• domingo, 5 de agosto de 2012

    Más allá de la entrada universitaria

    Los inviernos de La Paz son sin lugar a dudas los más bellos del planeta. Cielos azules sin mácula alguna cubren la ciudad, colgada cerca a 4.000 metros de altura sobre el nivel del mar. Un sol que quema al mediodía y una luna que refresca los sueños durante las noches fueron el marco para la entrada universitaria en su aniversario de cuarto de siglo, en que año tras año, los estudiantes regalan a los paceños coloridos singulares, ritmo sin par y la contagiosa alegría de vivir. Para ello se organizan en sonoras comparsas las diversas carreras que imparte la universidad local.

    La rutina anual para los espectadores habituales seguramente les impide notar los dramáticos avances operados en ese segmento de la juventud. Pero para mí, ver ese carnaval juvenil luego de varios años de ausencia me trajo la inevitable comparación con aquel tiempo pasado que no siempre fue mejor.

    La mocedad de 2012 es una que baila, que canta a la vida y que, en sus pasos de cadencia popular y de sones folklóricos parodiando las danzas originarias, confirma la tendencia no de ahora sino de siempre de sellar el mestizaje boliviano con el orgullo de la identidad nacional.

    Los 80 mil estudiantes de la Universidad Mayor de San Andrés ya no son los epígonos de las élites neocolonizadoras del antiguo estado minero feudal, derrumbado por la Revolución Nacional de 1952. Tampoco es la generación sometida a la férrea dictadura militar intoxicada por la guerrilla para combatir en la noche triste de 18 años, ni la nueva progenie conformista emergente de los gobiernos neoliberales que —en minoría— sigue aún sumida en esa espantosa apatía para los asuntos públicos. Como aquel a quien, en una encuesta, alguna vez se le preguntó a qué se podría atribuir la indolencia actual de los jóvenes... ¿a la ignorancia o a la indiferencia? Y la respuesta no se dejó esperar: no sé, ni me interesa...
    En todas las cofradías traslució un notable deseo de retorno a las raíces que no pueden ser otras que el patrimonio indígena, enriquecido con la contribución colonial española que produjo ese saludable mestizaje cultural y biológico. La piel más clara o menos oscura no significaba nada más que un detalle cosmético. Muchachos más altos y garridos. Mozas más fermosas y sonrientes.
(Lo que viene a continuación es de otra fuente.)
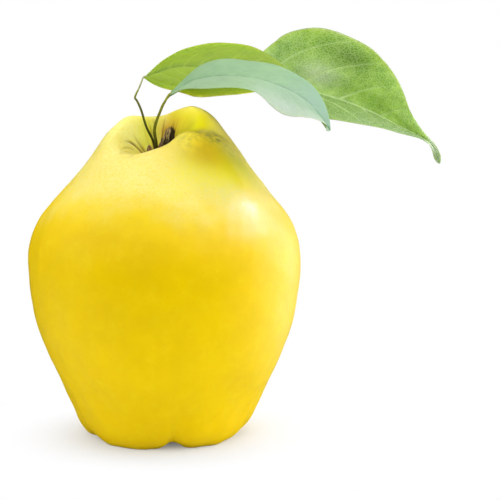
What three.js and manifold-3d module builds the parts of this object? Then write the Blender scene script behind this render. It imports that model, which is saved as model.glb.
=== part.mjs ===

    El vigor de los caporales iba de la mano con la femineidad reencontrada de las ninfas paceñas. Otrora, las tímidas doncellas que sólo osaban mostrar  los tobillos, ahora, con gallardía y sana picardía, exhiben sus contorneadas piernas que sujetan apretados calzoncitos de uno u otro color, que despiertan la intriga del público en general, y el fisgoneo de los jubilados en particular.
    Si los chinos despliegan espectaculares paradas militares para exponer su poderío hacia el futuro, la entrada del universitariado paceño marca la vitalidad de la nueva Bolivia, presta a enfrentar desafíos ignotos. 

    Esa briosa ofrenda a los credos ancestrales de la montaña, el valle o el trópico no requirió de wiphala alguna para afirmar la afinidad cultural de la Nación. Bastaron hábiles piruetas coreográficas para trasuntar el contaminante alborozo de ser bolivianos, unidos en nuestra rica diversidad. Confiamos que si los alumnos dedicaran el mismo entusiasmo para estudiar que el que derrochan para bailar, el porvenir de la Patria será promisor.